While the education field is a calling and there are a lot of wonderful things about it, the reality is that because of this enormous student loan debt she may not be able to buy a house for a long time.
If she had gone to a public university she probably would have had about a third to one half of the loan balance she has now which would have put her in a better financial position.
Anon67140 - A similar thing happened to my sister. She was placed on a credit card along with my mother.
My mother put her on the credit card when my sister was young so that she could develop a credit history.
Well when my mother died, she had a balance of $5,000 left on the card and my sister became liable for the credit card balance.
Had my mother removed her name before she died then her estate would have been liable and if there was no money in the estate then the surviving spouse has to send a death certificate in order to prove that the card holder actually died.
It might be a good idea to get your husband’s name off of the card because if not he will be liable for the balance should something happen to his mom.
My husband co-signed a credit card for his mom.
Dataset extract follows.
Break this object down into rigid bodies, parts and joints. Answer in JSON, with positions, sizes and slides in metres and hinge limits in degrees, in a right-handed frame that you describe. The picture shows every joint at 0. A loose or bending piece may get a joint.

His mom has been paying the credit card for the last 15 years faithfully. My concerns are, since I'm married, let's say the mother passes away. Then this would make my husband liable for the balance of that credit card.
Let's say my husband should pass away. Would this make me reliable even if it's not on my credit report but it does show on my husband’s credit report.
The bottom line is that I asked my husband to draw up a letter and have his brother and sisters sign that they will be liable for the loan if anything should happen to both of them.
Please concur if I am correct and that I should do this to protect myself from being liable.